Some records
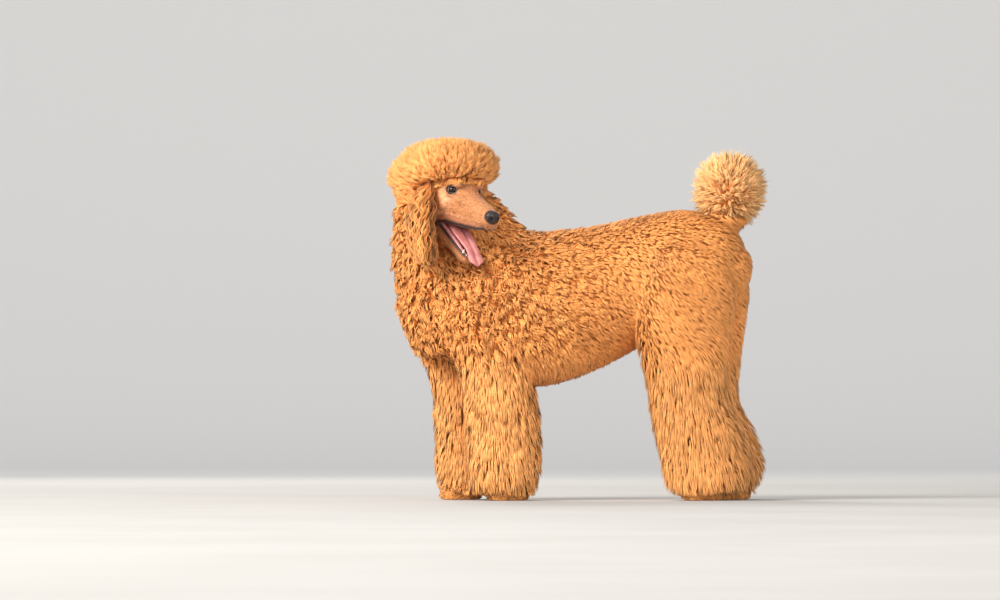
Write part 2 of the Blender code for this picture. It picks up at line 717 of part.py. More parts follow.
def largestOnly(obj):
    """Keeps the largest closed surface, so that no crumb of a cut is left."""
    bm = bmesh.new()
    bm.from_mesh(obj.data)
    bmesh.ops.remove_doubles(bm, verts=bm.verts, dist=weld)
    left = set(bm.verts)
    groups = []
    while left:
        stack = [left.pop()]
        group = list(stack)
        while stack:
            for edge in stack.pop().link_edges:
                for v in edge.verts:
                    if v in left:
                        left.remove(v)
                        stack.append(v)
                        group.append(v)
        groups.append(group)
    groups.sort(key=len)
    spare = [v for group in groups[:-1] for v in group]
    bmesh.ops.delete(bm, geom=spare, context="VERTS")
    bmesh.ops.dissolve_limit(bm, angle_limit=flatAngle, verts=bm.verts, edges=bm.edges)
    bmesh.ops.triangulate(bm, faces=bm.faces)
    bm.to_mesh(obj.data)
    bm.free()


def cellObject(name, planes, matrix=None, reach=1.6):
    """The convex space inside planes of (point, outward normal)."""
    bm = bmesh.new()
    bmesh.ops.create_cube(bm, size=reach)
    for point, outward in planes:
        geom = [*bm.verts, *bm.edges, *bm.faces]
        normal = Vector(outward).normalized()
        bmesh.ops.bisect_plane(bm, geom=geom, plane_co=Vector(point), plane_no=normal, clear_outer=True)
        rim = [e for e in bm.edges if e.is_boundary]
        bmesh.ops.holes_fill(bm, edges=rim, sides=0)
    bmesh.ops.recalc_face_normals(bm, faces=bm.faces)
    return cutter(name, bm, matrix)


def shifted(planes, amount):
    """The same planes moved outwards by amount."""
    return [(Vector(p) + Vector(n).normalized() * amount, n) for p, n in planes]


def keepInside(obj, planes, matrix=None):
    boolean(obj, cellObject("cell", shifted(planes, -gap / 2), matrix), "INTERSECT")


def cutAway(obj, planes, matrix=None):
    boolean(obj, cellObject("cell", shifted(planes, gap / 2), matrix), "DIFFERENCE")


def legPlanes(name, leg):
    """The cell of a leg: beside the middle of the body, below a slant and clear of the belly."""
    cut = legCuts[name[:4]]
    side = leftAt(cut["middle"]) * leg["side"]
    middle = Vector((cut["middle"], spineAt(cut["middle"]), 0))
    slant = middle + side * cut["aside"] + Vector((0, 0, cut["height"]))
    wallPoint, wallNormal = cut["wall"]
    wall = (Vector(wallPoint) + Vector((leg["shift"], 0, 0)), wallNormal)
    return [(middle, -side), (slant, Vector((0, 0, 1)) - side * cut["slant"]), wall]


def bodyPieces(depthShare):
    pieces = [torsoLoft(depthShare), neckLoft(depthShare)]
    pieces += [legLoft(leg, depthShare) for leg in legs.values()]
    return pieces + tailPieces(depthShare)


def surfaceSamples(obj, count, random):
    """Evenly random points on a mesh, with their normals, and its whole area."""
    mesh = obj.data
    mesh.calc_loop_triangles()
    corners = np.array([[mesh.vertices[i].co for i in t.vertices] for t in mesh.loop_triangles])
    cross = np.cross(corners[:, 1] - corners[:, 0], corners[:, 2] - corners[:, 0])
    area = np.linalg.norm(cross, axis=1) / 2
    which = random.choice(len(area), size=count, p=area / area.sum())
    a, b = random.random((2, count, 1))
    flip = a + b > 1
    a, b = np.where(flip, 1 - a, a), np.where(flip, 1 - b, b)
    points = corners[which, 0] * (1 - a - b) + corners[which, 1] * a + corners[which, 2] * b
    normals = cross[which] / np.maximum(2 * area[which, None], 1e-12)
    return points, normals, area.sum()


def spreadOver(obj, form, samples=9000, turns=14):
    """Points about one spacing apart all over a surface: random ones, each moved to the middle of its patch."""
    random = np.random.default_rng(form["seed"])
    points, normals, area = surfaceSamples(obj, samples, random)
    wanted = points[:, 2] > form["above"]
    points, normals = points[wanted], normals[wanted]
    count = int(area * wanted.mean() / (form["spacing"] ** 2 * math.sin(math.radians(60))))
    middles = points[random.choice(len(points), count, replace=False)]
    for turn in range(turns):
        nearest = ((points[:, None] - middles[None]) ** 2).sum(2).argmin(1)
        middles = np.array([points[nearest == k].mean(0) if (nearest == k).any() else middles[k]
                            for k in range(count)])
    chosen = ((points[:, None] - middles[None]) ** 2).sum(2).argmin(0)
    return [(Vector(points[i]), Vector(normals[i])) for i in chosen]


def lieOf(point):
    """Which way the hair lies, and how far its clumps stretch: down the legs, back and down over the body."""
    low = min(max((0.40 - point.z) / 0.12, 0), 1)
    return Vector((0.75 * (1 - low), 0, -0.45 - low)).normalized(), 1.15 + 0.15 * low


def clumpBall(point, normal, deep, form, random):
    """A rounded clump whose top touches the outline at point."""
    lie, stretch = lieOf(point)
    along = lie - lie.dot(normal) * normal
    along = along.normalized() if along.length > 0.05 else normal.orthogonal().normalized()
    side = normal.cross(along)
    across = form["spacing"] * form["width"] * random.uniform(0.92, 1.10)
    spin = Matrix.Rotation(random.uniform(0, 1), 3, "Z")
    bm = bmesh.new()
    bmesh.ops.create_uvsphere(bm, u_segments=form["sides"], v_segments=form["rings"], radius=1)
    for v in bm.verts:
        p = spin @ v.co
        flat = along * p.x * stretch + side * p.y / stretch ** 0.5
        v.co = point + flat * across + normal * (p.z - 1) * deep
    return bm


def addClumps(core, outline, form):
    """Clumps over the whole outline, each as deep as the core lies below it, fused to the core."""
    mesh = core.data
    tree = BVHTree.FromPolygons([v.co.copy() for v in mesh.vertices], [p.vertices[:] for p in mesh.polygons])
    random = np.random.default_rng(form["seed"])
    pieces = []
    for point, normal in spreadOver(outline, form):
        deep = min(tree.find_nearest(point)[3], form["deepest"]) + form["sunk"]
        pieces.append(clumpBall(point, normal, deep, form, random))
    bpy.data.objects.remove(outline, do_unlink=True)
    addPieces(core, pieces, "MANIFOLD")     # EXACT is slow on hundreds of clumps
    modify(core, "DECIMATE", ratio=form["kept"])
    print(core.name, len(pieces), "clumps", len(core.data.polygons), "triangles")


def bodyNodes():
    """The clumped body, parted into torso, neck, legs and tail."""
    body = fused("torso", bodyPieces(coreShare), bodyForm)
    addClumps(body, fused("outline", bodyPieces(0.0), bodyForm, reduced=False), clumps)
    cells = {name: legPlanes(name, leg) for name, leg in legs.items()}
    cells["neck"] = neckPlanes
    cells["tail"] = tailPlanes
    nodes = {}
    for name, planes in cells.items():
        nodes[name] = copyOf(body, name)
        keepInside(nodes[name], planes)
    for name in legs:
        keepInside(nodes[name], [((0, 0, floorGap), (0, 0, -1))])
    for planes in cells.values():
        cutAway(body, planes)
    nodes["torso"] = body
    return nodes


def headNodes(head):
    """Head, lower jaw, tongue, nose and eyes."""
    skull = fused("head", headPieces(), headForm, matrix=head)
    for hollow in mouthHollows():
        boolean(skull, cutter("hollow", hollow, head), "DIFFERENCE")
    keepInside(skull, [headRear, browPlane], head)
    jaw = copyOf(skull, "lower_jaw")
    keepInside(jaw, jawPlanes, head)
    cutAway(skull, jawPlanes, head)
    teeth = [toothCone(*tooth) for tooth in lowerTeeth]
    for tooth in teeth:
        bmesh.ops.transform(tooth, matrix=head, verts=tooth.verts)
    addPieces(jaw, teeth)
    for target in (skull, jaw):
        boolean(target, cutter("tongue_cut", tongueLoft(gap), head), "DIFFERENCE")
    nose = newObject("nose", noseBall(0), head)
    boolean(skull, cutter("nose_cut", noseBall(gap), head), "DIFFERENCE")
    nodes = {"head": skull, "lower_jaw": jaw, "nose": nose, "tongue": newObject("tongue", tongueLoft(), head)}
    for side, word in ((1, "left"), (-1, "right")):
        boolean(nose, cutter("nostril_cut", nostrilCutter(side), head), "DIFFERENCE")
        boolean(skull, cutter("eye_cut", eyeBall(side, gap), head), "DIFFERENCE")
        boolean(skull, cutter("lid_cut", lidCutter(side), head), "DIFFERENCE")
        nodes["eye_" + word] = newObject("eye_" + word, eyeBall(side), head)
    return nodes


def topknotNode(head):
    topknot = fused("topknot", topknotBalls(coreShare), topknotForm)
    addClumps(topknot, fused("outline", topknotBalls(0.0), topknotForm, reduced=False), topClumps)
    topknot.data.transform(head)
    keepInside(topknot, [aboveBrow], head)
    return topknot


def clawCone(root, forward):
    bm = bmesh.new()
    bmesh.ops.create_cone(bm, segments=claw["sides"], radius1=claw["radius"], radius2=claw["tip"],
                          depth=claw["length"], cap_ends=True)
    aim = Vector((forward.x, forward.y, claw["down"])).to_track_quat("Z", "Y").to_matrix().to_4x4()
    bmesh.ops.transform(bm, matrix=Matrix.Translation(root) @ aim, verts=bm.verts)
    return bm


def pawNode(name, leg):
    """Four toes with their claws and the pads behind them, flat under."""
    x = leg["stations"][-1][1] + leg["shift"]
    centre = Vector((x, spineAt(x), 0)) + leftAt(x) * leg["side"] * leg["foot"]
    forward = Vector(paw["turn"]).normalized()
    pad = centre + Vector((paw["padBack"], 0, paw["padHeight"]))
    pieces = [superBall(pad, paw["pad"], 2.6, rings=6, sides=10)]
    for j in range(4):
        ahead = paw["longAhead"] if j in (1, 2) else paw["shortAhead"]
        place = centre + forward * ahead + Vector((0, (j - 1.5) * paw["apart"], paw["toeHeight"]))
        pieces.append(superBall(place, paw["toe"], 2.3, rings=4, sides=6))
        pieces.append(clawCone(place + forward * claw["ahead"], forward))
    solid = unite(name, pieces)
    keepInside(solid, [((0, 0, gap / 2), (0, 0, -1)), ((0, 0, floorGap), (0, 0, 1))])
    return solid


def paint(obj, kind):
    made = bpy.data.materials.new(obj.name)
    made.use_nodes = True
    shader = made.node_tree.nodes["Principled BSDF"]
    shader.inputs["Base Color"].default_value = (*colours[kind], 1)
    shader.inputs["Roughness"].default_value = roughness.get(kind, coatRoughness)
    made.diffuse_color = (*colours[kind], 1)
    obj.data.materials.clear()
    obj.data.materials.append(made)


def kindOf(name):
    """The colour that a node takes."""
    kinds = {
        "neck": "body",
        "torso": "body",
        "head": "face",
        "lower": "face",
        "foreleg": "body",
        "hindleg": "body",
        "forepaw": "paw",
        "hindpaw": "paw",
    }
    first = name.split("_")[0]
    return kinds.get(first, first)


def setOnFloor(nodes):
    """Moves the dog so that the middle of its box's bottom is the origin."""
    corners = np.array([v.co for obj in nodes.values() for v in obj.data.vertices])
    low, high = corners.min(0), corners.max(0)
    shift = Vector((-(low[0] + high[0]) / 2, -(low[1] + high[1]) / 2, -low[2]))
    for obj in nodes.values():
        obj.data.transform(Matrix.Translation(shift))
    print("box", high - low, "shift", shift)


def buildDog():
    clearScene()
    head = headMatrix()
    nodes = bodyNodes()
    nodes["topknot"] = topknotNode(head)
    cutAway(nodes["neck"], [aboveBrow], head)
    cutAway(nodes["neck"], [headRear, throatPlane, *headSides], head)
    nodes.update(headNodes(head))
    for side, word in ((1, "left"), (-1, "right")):
        ear = earSolid("ear_" + word, side)
        cutAway(ear, [aboveBrow], head)
        for target in ("neck", "head", "torso"):
            boolean(nodes[target], cutter("ear_cut", earEnvelope(side, earRoom)), "DIFFERENCE")
        nodes["ear_" + word] = ear
    for name, leg in legs.items():
        word = name.replace("leg", "paw")
        nodes[word] = pawNode(word, leg)
    for name, obj in nodes.items():
        obj.name = name
        largestOnly(obj)
        paint(obj, kindOf(name))
        print(name, len(obj.data.polygons))
    setOnFloor(nodes)


buildDog()
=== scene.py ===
import math

import bmesh
import bpy
import numpy as np
from mathutils import Matrix, Vector
from mathutils.bvhtree import BVHTree
from mathutils.kdtree import KDTree


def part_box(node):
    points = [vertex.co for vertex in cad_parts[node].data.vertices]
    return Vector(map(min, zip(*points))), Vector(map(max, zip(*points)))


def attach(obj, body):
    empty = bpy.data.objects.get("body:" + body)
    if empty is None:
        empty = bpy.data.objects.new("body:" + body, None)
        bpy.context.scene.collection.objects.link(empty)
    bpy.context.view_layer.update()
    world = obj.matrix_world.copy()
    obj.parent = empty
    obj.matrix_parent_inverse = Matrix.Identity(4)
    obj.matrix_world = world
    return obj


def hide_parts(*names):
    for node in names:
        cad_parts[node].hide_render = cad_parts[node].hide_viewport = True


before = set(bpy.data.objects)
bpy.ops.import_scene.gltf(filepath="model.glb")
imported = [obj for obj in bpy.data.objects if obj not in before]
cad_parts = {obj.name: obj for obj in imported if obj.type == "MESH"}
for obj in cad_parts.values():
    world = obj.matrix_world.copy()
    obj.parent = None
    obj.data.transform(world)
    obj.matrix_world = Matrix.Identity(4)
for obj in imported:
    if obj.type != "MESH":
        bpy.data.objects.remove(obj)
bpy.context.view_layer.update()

# The dog faces -X with its left side towards -Y. Shapes are in metres, before the shift onto the frame's origin.
# Head axes: x forward, y to the dog's left, z up, from between the eyes.
pose = dict(
    bend=0.38, bendPeak=0.08, spineY=0.02,
    headYaw=math.radians(55), headPitch=math.radians(14.6), headRoll=math.radians(-2),
    eyeMiddle=Vector((-0.2415, -0.148, 0.6762)),
    jawOpen=math.radians(33), jawHinge=Vector((-0.045, 0, -0.050)),
)

# Torso: x, top, bottom and half width of the coat's outline, and the coat's depth.
torso = dict(stations=[
    (0.352, 0.570, 0.440, 0.072, 0.030), (0.318, 0.632, 0.390, 0.108, 0.030), (0.260, 0.647, 0.360, 0.128, 0.030),
    (0.190, 0.639, 0.350, 0.128, 0.030), (0.110, 0.622, 0.335, 0.122, 0.028), (0.040, 0.611, 0.300, 0.126, 0.028),
    (-0.030, 0.602, 0.268, 0.136, 0.028), (-0.100, 0.597, 0.250, 0.144, 0.030), (-0.180, 0.598, 0.262, 0.145, 0.032),
    (-0.260, 0.580, 0.285, 0.132, 0.036), (-0.315, 0.530, 0.320, 0.105, 0.038), (-0.345, 0.480, 0.360, 0.074, 0.038),
])
# Neck: centre, half width, half depth along the body, coat's depth.
neck = dict(stations=[
    ((-0.205, -0.012, 0.380), 0.118, 0.168, 0.040), ((-0.222, -0.018, 0.440), 0.124, 0.174, 0.040),
    ((-0.240, -0.024, 0.500), 0.114, 0.171, 0.042), ((-0.268, -0.024, 0.565), 0.101, 0.152, 0.044),
    ((-0.292, -0.027, 0.630), 0.088, 0.126, 0.044), ((-0.306, -0.036, 0.680), 0.076, 0.098, 0.040),
    ((-0.316, -0.042, 0.715), 0.060, 0.074, 0.034),
])
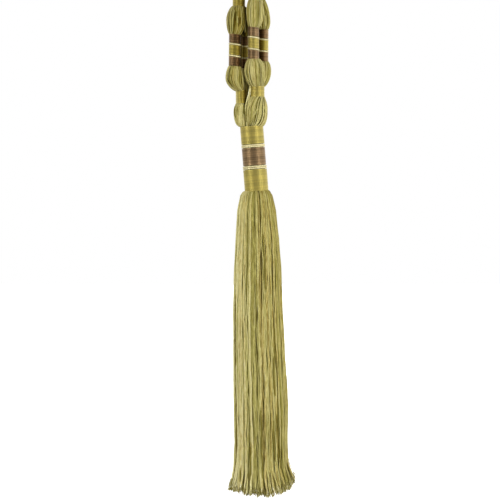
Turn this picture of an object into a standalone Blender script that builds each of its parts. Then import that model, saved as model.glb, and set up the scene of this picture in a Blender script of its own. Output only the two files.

Problem requirements:
Filter the records, keeping only lines that contain "Identity", and show those lines.

Full answer:
    obj.matrix_parent_inverse = Matrix.Identity(4)
    obj.matrix_world = Matrix.Identity(4)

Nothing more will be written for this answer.